In summary it may be stated, therefore, that the Department, without taking a narrow view as to technical violations of the Emergency Plan, feels that it is vital that this plan shall be faithfully and loyally carried out. This it conceives to be the careful expenditure of the emergency fund for the general purposes and in the manner contemplated in the Emergency Plan as well as the utilization of the utmost care in the expenditure of the ordinary government revenues. The Department feels that the Dominican Government should avoid the specialization of any new revenues which may be created and that in due course a start should be made toward paying to the amortization account any excess which may be available under the conditions specified in Article 6 (d) of the Emergency Law.

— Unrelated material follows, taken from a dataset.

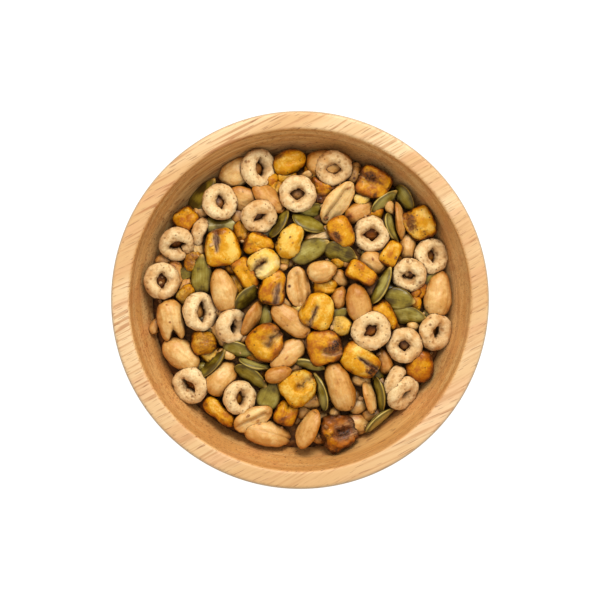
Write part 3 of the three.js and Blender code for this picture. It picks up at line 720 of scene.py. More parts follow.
# %% Scorch marks
# x, y, length, width, turn, how dark: each lies on the topmost piece there
MARKS = [
    (25.4, 44.4, 7.0, 4.2, -35, 0.85),
    (28.8, 42.2, 3.4, 1.6, -30, 0.60),
    (27.0, 37.6, 3.0, 1.6, 70, 0.80),
    (39.8, 28.3, 10.0, 4.4, -75, 0.70),
    (13.4, 22.8, 6.0, 2.6, -60, 0.85),
    (6.4, 36.6, 6.0, 3.0, 10, 0.80),
    (26.2, 14.6, 1.2, 2.2, 20, 0.80),
    (11.8, 8.2, 1.0, 2.0, 20, 0.95),
    (17.4, 29.4, 4.4, 3.2, 40, 0.80),
    (17.6, 40.3, 2.4, 1.2, 20, 0.55),
    (-18.5, 49.8, 1.3, 1.2, 0, 0.70),
    (-29.4, 24.4, 5.0, 2.4, 0, 0.60),
    (-7.6, 51.6, 5.0, 2.4, 30, 0.60),
    (-47.9, -1.7, 0.9, 0.8, 0, 0.90),
    (-46.7, -8.0, 1.0, 0.9, 0, 0.90),
    (-3.6, 22.5, 1.0, 0.8, 60, 0.75),
    (-2.6, 20.5, 0.9, 0.7, 0, 0.70),
    (-7.0, 18.2, 0.9, 0.8, 0, 0.70),
    (-4.9, -20.9, 2.8, 0.8, 45, 0.70),
    (13.0, -16.4, 7.4, 4.4, 45, 1.00),
    (10.0, -17.6, 5.0, 1.8, 12, 0.80),
    (11.4, -11.8, 5.0, 1.6, -10, 0.45),
    (25.6, -25.8, 4.4, 4.0, -50, 1.00),
    (15.4, -47.6, 6.8, 5.4, 20, 1.00),
    (-33.9, -37.6, 2.6, 2.2, -40, 0.45),
    (-6.0, -42.8, 4.0, 1.8, 30, 0.60),
    (-15.2, -43.4, 1.6, 0.8, 30, 0.60),
    (18.8, -3.4, 7.0, 4.4, -70, 0.30),
    (-14.2, 13.6, 6.0, 3.6, 45, 0.40),
    (-34.4, -14.8, 11.0, 11.0, 0, 0.36),
    (14.6, 1.6, 3.0, 2.0, 60, 0.50),
    (20.4, -42.0, 6.0, 2.4, 0, 0.50),
    (13.2, -29.4, 3.6, 2.6, -60, 0.22),
    (-39.0, 14.8, 10.0, 10.0, 0, 0.46),
    (-41.2, 2.1, 8.0, 7.0, 50, 0.30),
    (13.2, -8.6, 8.0, 6.0, -50, 0.30),
    (14.4, -28.6, 1.2, 0.9, 0, 0.60),
    (13.0, -32.4, 1.0, 0.8, 0, 0.60),
    (16.4, -34.4, 0.9, 0.8, 0, 0.60),
]
print("placed by hand:", len(OAT_RINGS + CORN + WHOLE_PEANUTS + PEANUT_HALVES + PUMPKIN_SEEDS))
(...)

Of even more importance than the points discussed above is the question of any increase in the public debt. The Department appreciates the urgent necessity for certain public works and fully understands the desire of the Dominican Government to accomplish as rapidly as possible such projects as the repaving of the streets of Santo Domingo and reconditioning the water system of that city, the resurfacing of trunk highways, the repair of bridges and buildings damaged by the hurricane10 and works of a similar nature. For this reason the Department has felt that within certain reasonable limits the Dominican Government would be justified in undertaking public works of the character of those mentioned above where the payment for such work would be made currently from current revenues. The Department feels that the recent contract which the Dominican Government has entered into for public works, involving as it does the [Page 596] imposition of new taxes of various types, represents a very great effort and that any further important financial commitments which may be considered must be fully discussed with this Government where an increase in debt is contemplated or where the Emergency Plan is substantially affected.